Future of eurozone to be decided by March - we can hardly wait

It was a nice symbolic moment when Angela Merkel and Emmanuel Macron appeared in their first joint press conference after a European Council. They said they hope to reach agreement on eurozone reform by end-March. 

Wolfgang Munchau notes that there have been four substantive proposals on EU reform this year - by Macron, the German finance ministry, the European Commission, and Martin Schulz. Those of the Commission and Schulz are compatible with each other, but are rejected by a large majority of member states. The key element of the German finance ministry's proposal - the semi-automatic bail-in - is being rejected by France. In return, Germany will reject any notion of fiscal transfers or eurobonds. So we live in perfect gridlock on this issue. There is still room for formulaic compromises and Munchau expects that there will be some minimalist agreement, but none of that addresses any of the issues that need to be addressed - such as the separation of banks and their sovereigns, macroeconomic imbalances, or high youth unemployment. Munchau says that, on the development of banking union, Germany has not shifted policy.
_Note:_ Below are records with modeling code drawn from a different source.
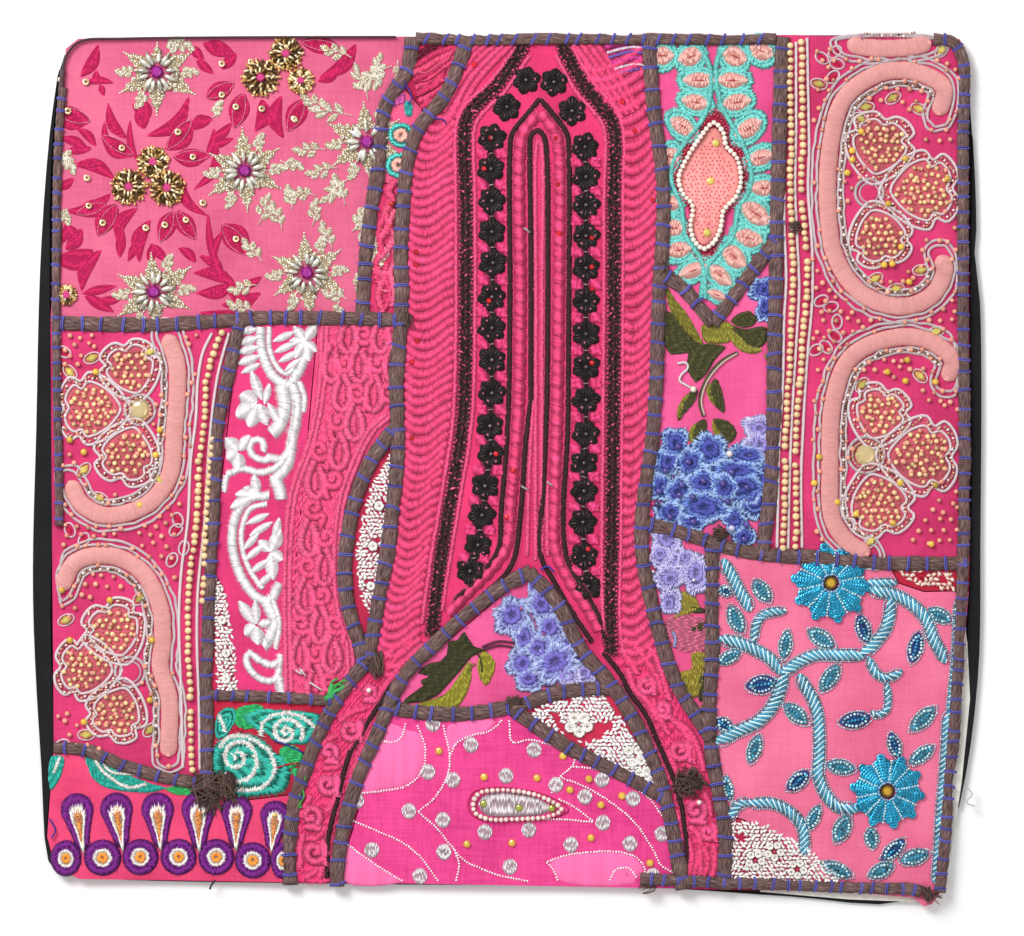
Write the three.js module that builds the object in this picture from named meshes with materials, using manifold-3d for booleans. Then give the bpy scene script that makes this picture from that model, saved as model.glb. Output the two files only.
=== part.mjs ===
// A patchwork cushion cover, empty and lying flat with its face up.
// A black back cloth carries a face of embroidered cloth patches, a strip of white lining shows at one corner,
// and thick yarn cords are laid over the seams between the patches.
// Millimetres. X runs to the right and Y to the top edge of the face, and Z = 0 is the underside of the back.

import * as THREE from "three";
import { mergeVertices } from "three/addons/utils/BufferGeometryUtils.js";
import Module from "manifold-3d";

const wasm = await Module();
wasm.setup();

// Driving dimensions
const COVER_WIDTH = 427;
const COVER_LENGTH = 391.5;
const BACK_THICKNESS = 1.2;
const BACK_HEM_HEIGHT = 2.8;
const SMALLEST_HEM_VOLUME = 400;
const LINING_THICKNESS = 1;
const LAYER_GAP = 0.3;
const FACE_UNDERSIDE = BACK_THICKNESS + LAYER_GAP;
const FACE_THICKNESS = 2.6;
const FACE_TOP = FACE_UNDERSIDE + FACE_THICKNESS;
const SEAM_GAP = 0.5;
const CORD_WIDTH = 7;
const CORD_HEIGHT = 3;
const EDGE_CORD_WIDTH = 5.6;
const CORD_SEAT = 0.45;
const CORD_CLEARANCE = 0.35;
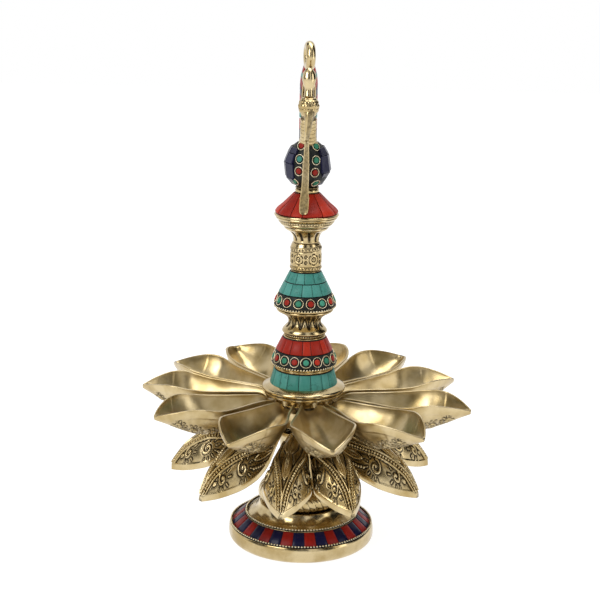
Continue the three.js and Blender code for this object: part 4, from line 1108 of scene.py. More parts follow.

The policy has always been that a European deposit insurance scheme (EDIS) will only be acceptable after the banking system is cleaned of all its legacy debt. It makes no difference whether you say EDIS is acceptable after the conditions are met, or unacceptable until they are met. A solemn commitment to complete the banking union is thus meaningless. As we saw in Italy, the inter-dependence of the banks and the state has, if anything, increased since the start of the banking union. German officials are telling us that they see the banking union moving in the wrong direction. You can do the math on the third stage.